This is a modification of the count inference algorithm for inferring missing
counts of basic blocks and jumps based on the sampling-based weights (e.g.,
collected via pseudo-probes). The goal is to distribute counts evenly among
the control-flow graph when there are multiple equally likely options. This is
in contrast with the earlier version that created a valid flow in CFG using an
arbitrarily chosen set of blocks/jumps.
Algorithmically, the change is a modification of the min-cost max flow approach
that works by iteratively increasing flow along augmenting paths.
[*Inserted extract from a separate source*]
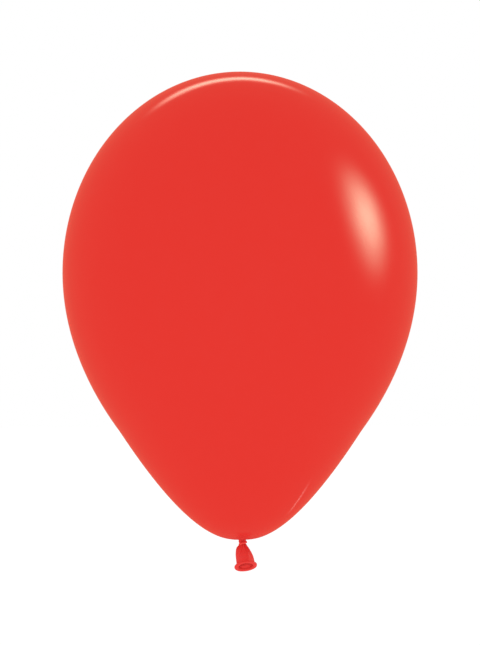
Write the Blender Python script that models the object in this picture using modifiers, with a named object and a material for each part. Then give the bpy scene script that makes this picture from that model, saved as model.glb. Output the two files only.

In the new
version, we instead find an augmenting DAG (directed acyclic graph) and push the
flow evenly along all edges of the DAG. A a result, the counts are distributed evenly
not only among dangling (w/o sample weights) blocks but also among regular
basic blocks.
The algorithm is controlled by a new flag sample-profile-even-count-distribution
(default ON).
Evaluation:
This has been tested on several benchmarks (with CSSPGO):
- For smallish SPEC17 binaries, I do not see a perf difference;
- For clang-10 (17MB of hot code), there is a 0.5% - 1.5% improvement;
- For gcc-8 (8MB of hot code), the win is in the range 0% - 0.5%.
In addition, added a few tests to verify correctness on simple instances.
Build-time impact:
With the change, the inference algorithm is ~2x-4x slower than the previous
version for (very) large binaries. However, the runtime is still close-to-linear
and I did not see any build-time regression.
nit: name it computeAugmentingPathCapacity?